- EXERCISE BRIEF: Would you print the material exactly, starting at its first line and ending at the line holding "flange_w = 32; // [30:1:36]"?
^^^^^^^^^^^^^^^^
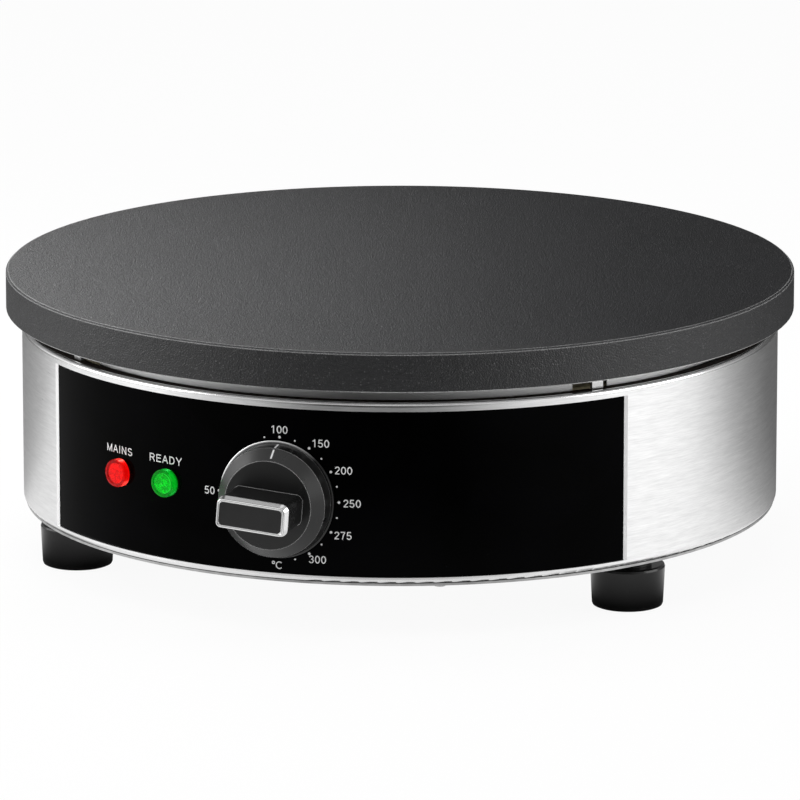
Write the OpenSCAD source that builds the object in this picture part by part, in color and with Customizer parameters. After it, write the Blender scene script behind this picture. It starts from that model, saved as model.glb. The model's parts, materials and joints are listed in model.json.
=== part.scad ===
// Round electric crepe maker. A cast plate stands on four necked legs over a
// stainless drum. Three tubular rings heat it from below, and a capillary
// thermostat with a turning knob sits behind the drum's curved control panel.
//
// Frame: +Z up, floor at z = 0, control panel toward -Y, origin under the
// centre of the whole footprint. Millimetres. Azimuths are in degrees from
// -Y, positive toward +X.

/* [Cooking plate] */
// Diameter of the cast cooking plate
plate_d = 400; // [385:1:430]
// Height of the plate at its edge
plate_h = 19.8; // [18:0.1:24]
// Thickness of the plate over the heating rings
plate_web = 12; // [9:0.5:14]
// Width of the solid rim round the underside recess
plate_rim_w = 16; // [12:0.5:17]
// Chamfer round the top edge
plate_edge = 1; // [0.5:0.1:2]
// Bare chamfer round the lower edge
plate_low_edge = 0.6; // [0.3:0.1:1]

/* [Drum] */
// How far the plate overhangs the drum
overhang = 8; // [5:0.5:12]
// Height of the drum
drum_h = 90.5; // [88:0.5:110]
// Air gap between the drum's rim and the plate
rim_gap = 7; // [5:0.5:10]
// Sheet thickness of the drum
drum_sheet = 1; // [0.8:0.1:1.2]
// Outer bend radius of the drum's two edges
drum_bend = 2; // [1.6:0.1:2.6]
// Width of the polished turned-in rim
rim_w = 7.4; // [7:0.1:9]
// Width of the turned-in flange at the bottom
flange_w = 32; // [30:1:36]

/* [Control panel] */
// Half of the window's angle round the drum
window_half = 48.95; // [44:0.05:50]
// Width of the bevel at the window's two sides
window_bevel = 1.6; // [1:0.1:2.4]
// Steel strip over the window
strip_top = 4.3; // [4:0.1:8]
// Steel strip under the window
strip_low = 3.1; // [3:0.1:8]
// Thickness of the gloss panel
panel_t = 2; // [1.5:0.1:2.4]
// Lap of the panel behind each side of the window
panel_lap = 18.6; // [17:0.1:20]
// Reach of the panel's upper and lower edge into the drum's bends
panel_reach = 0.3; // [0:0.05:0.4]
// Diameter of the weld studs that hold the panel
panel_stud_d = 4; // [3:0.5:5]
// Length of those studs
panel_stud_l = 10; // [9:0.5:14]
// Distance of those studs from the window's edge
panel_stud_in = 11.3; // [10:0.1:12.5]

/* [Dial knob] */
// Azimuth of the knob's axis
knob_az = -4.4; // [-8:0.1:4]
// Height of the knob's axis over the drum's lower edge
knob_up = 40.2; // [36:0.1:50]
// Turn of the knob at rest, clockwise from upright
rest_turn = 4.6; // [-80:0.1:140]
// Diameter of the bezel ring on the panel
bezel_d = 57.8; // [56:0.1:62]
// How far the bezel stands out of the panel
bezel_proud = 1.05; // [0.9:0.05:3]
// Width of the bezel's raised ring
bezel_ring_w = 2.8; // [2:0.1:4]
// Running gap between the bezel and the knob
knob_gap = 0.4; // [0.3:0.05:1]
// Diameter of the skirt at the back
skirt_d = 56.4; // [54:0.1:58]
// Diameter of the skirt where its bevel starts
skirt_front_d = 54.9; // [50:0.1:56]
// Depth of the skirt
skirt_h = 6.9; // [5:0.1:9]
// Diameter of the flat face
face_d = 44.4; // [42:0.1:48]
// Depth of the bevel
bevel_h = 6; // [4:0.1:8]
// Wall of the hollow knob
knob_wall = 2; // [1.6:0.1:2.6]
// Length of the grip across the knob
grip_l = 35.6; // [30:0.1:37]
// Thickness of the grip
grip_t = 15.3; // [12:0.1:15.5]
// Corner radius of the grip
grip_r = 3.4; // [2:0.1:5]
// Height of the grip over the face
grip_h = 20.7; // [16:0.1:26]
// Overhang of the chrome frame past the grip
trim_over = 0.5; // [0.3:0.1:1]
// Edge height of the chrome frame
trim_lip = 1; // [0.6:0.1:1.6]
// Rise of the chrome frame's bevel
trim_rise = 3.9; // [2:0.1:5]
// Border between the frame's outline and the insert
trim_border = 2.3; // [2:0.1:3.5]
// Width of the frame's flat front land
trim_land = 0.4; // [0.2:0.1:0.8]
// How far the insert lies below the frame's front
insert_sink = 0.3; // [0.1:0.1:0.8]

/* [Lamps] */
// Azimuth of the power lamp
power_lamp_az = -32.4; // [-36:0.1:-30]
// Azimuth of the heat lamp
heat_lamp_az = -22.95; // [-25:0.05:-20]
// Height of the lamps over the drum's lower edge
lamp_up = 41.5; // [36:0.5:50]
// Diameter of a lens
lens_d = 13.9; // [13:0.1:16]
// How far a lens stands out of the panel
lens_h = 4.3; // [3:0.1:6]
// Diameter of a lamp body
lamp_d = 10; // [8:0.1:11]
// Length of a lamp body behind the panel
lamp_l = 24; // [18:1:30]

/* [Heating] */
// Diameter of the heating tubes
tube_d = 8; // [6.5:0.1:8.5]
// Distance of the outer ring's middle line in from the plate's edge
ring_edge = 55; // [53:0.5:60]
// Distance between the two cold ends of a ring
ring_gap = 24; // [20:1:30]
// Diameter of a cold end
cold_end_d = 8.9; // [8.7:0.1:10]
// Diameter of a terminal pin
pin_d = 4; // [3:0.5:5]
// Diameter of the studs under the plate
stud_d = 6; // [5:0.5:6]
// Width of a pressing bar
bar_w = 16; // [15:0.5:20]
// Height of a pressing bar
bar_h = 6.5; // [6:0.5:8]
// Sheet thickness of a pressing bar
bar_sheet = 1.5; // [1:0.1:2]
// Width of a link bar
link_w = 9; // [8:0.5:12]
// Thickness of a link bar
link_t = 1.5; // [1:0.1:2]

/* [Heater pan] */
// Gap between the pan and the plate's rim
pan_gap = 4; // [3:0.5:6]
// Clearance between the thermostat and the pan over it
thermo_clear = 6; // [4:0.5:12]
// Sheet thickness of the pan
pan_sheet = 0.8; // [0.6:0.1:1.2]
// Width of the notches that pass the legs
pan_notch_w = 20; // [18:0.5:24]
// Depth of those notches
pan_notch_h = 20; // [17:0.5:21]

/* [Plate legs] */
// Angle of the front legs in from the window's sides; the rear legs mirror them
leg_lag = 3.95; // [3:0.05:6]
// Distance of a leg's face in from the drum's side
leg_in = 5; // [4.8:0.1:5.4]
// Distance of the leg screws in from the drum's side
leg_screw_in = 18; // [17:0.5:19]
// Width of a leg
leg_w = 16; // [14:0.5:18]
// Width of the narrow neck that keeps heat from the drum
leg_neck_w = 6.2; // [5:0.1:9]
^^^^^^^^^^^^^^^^
- SOLUTION:
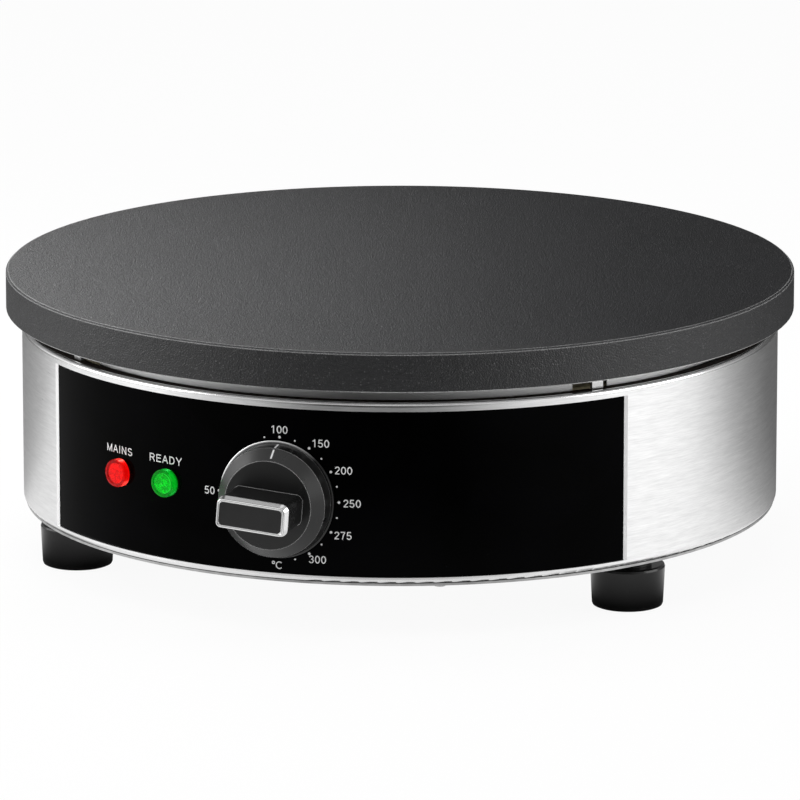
Write the OpenSCAD source that builds the object in this picture part by part, in color and with Customizer parameters. After it, write the Blender scene script behind this picture. It starts from that model, saved as model.glb. The model's parts, materials and joints are listed in model.json.
=== part.scad ===
// Round electric crepe maker. A cast plate stands on four necked legs over a
// stainless drum. Three tubular rings heat it from below, and a capillary
// thermostat with a turning knob sits behind the drum's curved control panel.
//
// Frame: +Z up, floor at z = 0, control panel toward -Y, origin under the
// centre of the whole footprint. Millimetres. Azimuths are in degrees from
// -Y, positive toward +X.

/* [Cooking plate] */
// Diameter of the cast cooking plate
plate_d = 400; // [385:1:430]
// Height of the plate at its edge
plate_h = 19.8; // [18:0.1:24]
// Thickness of the plate over the heating rings
plate_web = 12; // [9:0.5:14]
// Width of the solid rim round the underside recess
plate_rim_w = 16; // [12:0.5:17]
// Chamfer round the top edge
plate_edge = 1; // [0.5:0.1:2]
// Bare chamfer round the lower edge
plate_low_edge = 0.6; // [0.3:0.1:1]

/* [Drum] */
// How far the plate overhangs the drum
overhang = 8; // [5:0.5:12]
// Height of the drum
drum_h = 90.5; // [88:0.5:110]
// Air gap between the drum's rim and the plate
rim_gap = 7; // [5:0.5:10]
// Sheet thickness of the drum
drum_sheet = 1; // [0.8:0.1:1.2]
// Outer bend radius of the drum's two edges
drum_bend = 2; // [1.6:0.1:2.6]
// Width of the polished turned-in rim
rim_w = 7.4; // [7:0.1:9]
// Width of the turned-in flange at the bottom
flange_w = 32; // [30:1:36]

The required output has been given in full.